Well, I think I've got it; at least for now. I'll probably have to make more changes as the project continues to grow. But one step at a time; and maybe someday I will be a full-fledged, self-published, world-renown (though completely anonymous) best-selling author.

One thing that just occurred to me, this change in my marketing approach could help people feel a little more comfortable sharing Hypnotic Dreams with friends and lovers.

Monday, April 12, 2010

What's taking so long?

A couple of people have asked why it's taking so long to record Demon Seed and my other scripts. So I thought I'd answer them here.

For me, recording these scripts is a bit like voice acting. I like to project passion and energy into the stories as I tell them. The listeners can hear and even feel my passion, which helps engage them in the stories. If/when I don't feel that energy, the recording sessions don't feel right, don't sound satisfactory to me, and don't meet my quality standards.

The past few months, I was struggling with a nearly continuous allergic reaction, which really sapped my strength. So I wasn't able to produce a good quality recording. I finally figured out that I'm allergic to potassium sorbate (which is an additive in the prunes), and now that I've eliminated it from my diet, I'm starting to feel my energy return.

It also helps that I can bicycle again. So hopefully it won't be too much longer.

Thursday, April 1, 2010

Common Sense on Barns & Noble

I just caught wind of the article Judy Blume: Too hot for sixth grade. I'll be the first to admit that none of my audio stories are fit for a sixth grader. But the article discusses two topics that caught my attention.

First, "age appropriate" ratings. The article describes how the B&N web site only lists Common Sense Media's age ratings without describing how that rating was decided. As the article's author states, people mature at different rates, and what will interest one person at age 10 won't interest another until their 13. I for one, didn't develop an interest in sexually-related literature until I was in my late twenties. And didn't even learn about BDSM literature until my late 30s. Had anyone tried to tell me anything about sex while I was in highschool, I'd have dismissed them as a nuisance.

But on the internet, I have chatted with men and women whose interests in BDSM developed anywhere from the ages of 13 to 45. While I'd never introduce a 13 year old to BDSM, when one asked me some well thought-out questions, I answered her honestly. But had I given that same information to a 30 year old who wasn't remotely interested, it would have gone in one ear and out the other. So I've come to the opinion that "age appropriate" ratings are rarely useful.

The article also quoted author Sarah Dessen as saying, "I worry it's breaking a book down into these pieces that don't do justice to the whole." I understand this concern, but I also understand that many people who read fetish literature deliberately look for those pieces.

As an author, I understand what Dessen is saying.
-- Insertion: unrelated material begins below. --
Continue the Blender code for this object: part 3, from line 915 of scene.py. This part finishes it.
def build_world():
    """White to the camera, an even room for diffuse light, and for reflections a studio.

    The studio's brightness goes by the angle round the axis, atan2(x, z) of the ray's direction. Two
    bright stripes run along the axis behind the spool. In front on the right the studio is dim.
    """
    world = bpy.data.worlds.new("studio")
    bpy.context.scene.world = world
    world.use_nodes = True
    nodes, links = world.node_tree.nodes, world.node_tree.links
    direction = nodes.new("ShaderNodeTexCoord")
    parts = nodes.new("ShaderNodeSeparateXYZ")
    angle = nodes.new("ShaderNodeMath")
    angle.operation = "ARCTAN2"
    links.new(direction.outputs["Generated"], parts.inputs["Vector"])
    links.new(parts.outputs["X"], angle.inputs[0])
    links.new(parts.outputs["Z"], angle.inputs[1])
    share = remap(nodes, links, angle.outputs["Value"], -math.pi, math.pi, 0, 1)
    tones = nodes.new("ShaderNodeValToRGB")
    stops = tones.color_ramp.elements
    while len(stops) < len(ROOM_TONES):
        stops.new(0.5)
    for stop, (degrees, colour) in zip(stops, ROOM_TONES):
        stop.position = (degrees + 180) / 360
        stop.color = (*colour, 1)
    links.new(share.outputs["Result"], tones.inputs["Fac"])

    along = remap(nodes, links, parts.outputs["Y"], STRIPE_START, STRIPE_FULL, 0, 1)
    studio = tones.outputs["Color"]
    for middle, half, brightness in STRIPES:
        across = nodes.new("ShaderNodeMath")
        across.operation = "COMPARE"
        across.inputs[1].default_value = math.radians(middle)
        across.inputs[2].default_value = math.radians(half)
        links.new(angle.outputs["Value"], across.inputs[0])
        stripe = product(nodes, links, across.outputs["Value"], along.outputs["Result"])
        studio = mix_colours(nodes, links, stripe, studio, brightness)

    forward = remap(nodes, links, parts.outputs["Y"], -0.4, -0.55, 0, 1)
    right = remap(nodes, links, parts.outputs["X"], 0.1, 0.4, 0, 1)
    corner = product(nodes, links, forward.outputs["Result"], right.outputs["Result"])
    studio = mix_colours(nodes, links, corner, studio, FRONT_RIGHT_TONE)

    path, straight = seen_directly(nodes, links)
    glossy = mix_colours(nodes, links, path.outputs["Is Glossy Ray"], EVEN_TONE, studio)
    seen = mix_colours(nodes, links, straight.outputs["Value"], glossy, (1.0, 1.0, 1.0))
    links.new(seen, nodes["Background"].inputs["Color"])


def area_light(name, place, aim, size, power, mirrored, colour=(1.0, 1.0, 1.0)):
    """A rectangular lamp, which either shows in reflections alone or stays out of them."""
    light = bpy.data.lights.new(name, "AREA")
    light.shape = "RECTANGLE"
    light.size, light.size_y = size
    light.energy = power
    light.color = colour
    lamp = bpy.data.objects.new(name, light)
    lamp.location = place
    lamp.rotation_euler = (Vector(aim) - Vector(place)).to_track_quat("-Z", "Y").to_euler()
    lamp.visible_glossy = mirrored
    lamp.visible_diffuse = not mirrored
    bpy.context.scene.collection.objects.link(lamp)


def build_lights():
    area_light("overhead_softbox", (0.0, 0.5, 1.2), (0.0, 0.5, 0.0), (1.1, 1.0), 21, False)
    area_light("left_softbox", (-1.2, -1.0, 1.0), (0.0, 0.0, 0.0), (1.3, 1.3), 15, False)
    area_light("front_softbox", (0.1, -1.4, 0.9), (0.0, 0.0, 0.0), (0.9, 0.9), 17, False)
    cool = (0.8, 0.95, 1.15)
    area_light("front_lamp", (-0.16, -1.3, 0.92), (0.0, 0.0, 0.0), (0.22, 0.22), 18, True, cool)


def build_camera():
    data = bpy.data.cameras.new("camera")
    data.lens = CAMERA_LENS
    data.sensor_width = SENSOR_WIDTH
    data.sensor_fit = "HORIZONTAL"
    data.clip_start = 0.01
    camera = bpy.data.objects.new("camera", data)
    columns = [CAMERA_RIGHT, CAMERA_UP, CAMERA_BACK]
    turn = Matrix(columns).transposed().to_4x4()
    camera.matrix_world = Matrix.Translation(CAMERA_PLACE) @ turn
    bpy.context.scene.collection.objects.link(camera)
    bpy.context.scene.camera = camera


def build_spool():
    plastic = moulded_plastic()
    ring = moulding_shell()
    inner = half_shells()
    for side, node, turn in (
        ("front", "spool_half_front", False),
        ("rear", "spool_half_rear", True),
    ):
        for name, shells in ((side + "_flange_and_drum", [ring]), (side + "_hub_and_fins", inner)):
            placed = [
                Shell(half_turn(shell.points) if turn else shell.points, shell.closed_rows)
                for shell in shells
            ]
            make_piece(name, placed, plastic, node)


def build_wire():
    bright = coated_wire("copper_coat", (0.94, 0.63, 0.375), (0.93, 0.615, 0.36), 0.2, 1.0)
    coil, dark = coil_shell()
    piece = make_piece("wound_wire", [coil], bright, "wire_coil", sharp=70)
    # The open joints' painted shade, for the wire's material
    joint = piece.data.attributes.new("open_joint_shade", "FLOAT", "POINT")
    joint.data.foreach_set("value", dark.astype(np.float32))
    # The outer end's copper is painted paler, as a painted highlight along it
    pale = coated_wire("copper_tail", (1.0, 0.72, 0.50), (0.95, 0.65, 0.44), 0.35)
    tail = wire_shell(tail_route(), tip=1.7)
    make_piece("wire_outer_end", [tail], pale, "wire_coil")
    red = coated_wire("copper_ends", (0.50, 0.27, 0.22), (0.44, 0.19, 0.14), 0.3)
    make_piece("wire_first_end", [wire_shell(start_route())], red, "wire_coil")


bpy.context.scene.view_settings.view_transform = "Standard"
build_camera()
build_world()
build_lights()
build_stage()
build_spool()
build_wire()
Every novel is a work of art that is crafted; ideas are presented with technique and skill and integrated into an adventure. If I tell you that a novel is about a time traveler who meets different philosophers from the 11th-19th century, does that tell you how well the author treats the philosophical arguments within the context of the book? Does it tell you if the character will be interesting to you? I think not. Likewise, if I tell you that one of my recordings shows you how to accept sexual submission, does that tell you how well I treat the subject within the context of the recording or if you'll be able to identify with the character? Not likely; You need a detailed read (or listen) to discover this for yourself.

Terry Pratchett's novels Going Postal and Small Gods are great examples. The man is a genius satirist. No half-page description can do justice to the art he creates in those full-length novels.

But listing the "pieces", the elements of the story, do help people decide whether the book or recording will be interesting to them. When I bought femdom erotic hypnosis recordings, I specifically looked for recordings that included conditioning and triggered erections. And I specifically tried to avoid recordings with smoking or humiliation. I got very upset with Lady Lita after buying her Harem - Eastern Delight recording because the recording included a smoking scene that wasn't identified on her web page. I was equally upset with MzDominica because her descriptions didn't mention that the recording I bought contained humiliation.

So marketing sometimes needs to be about the pieces; even though the story is so much more.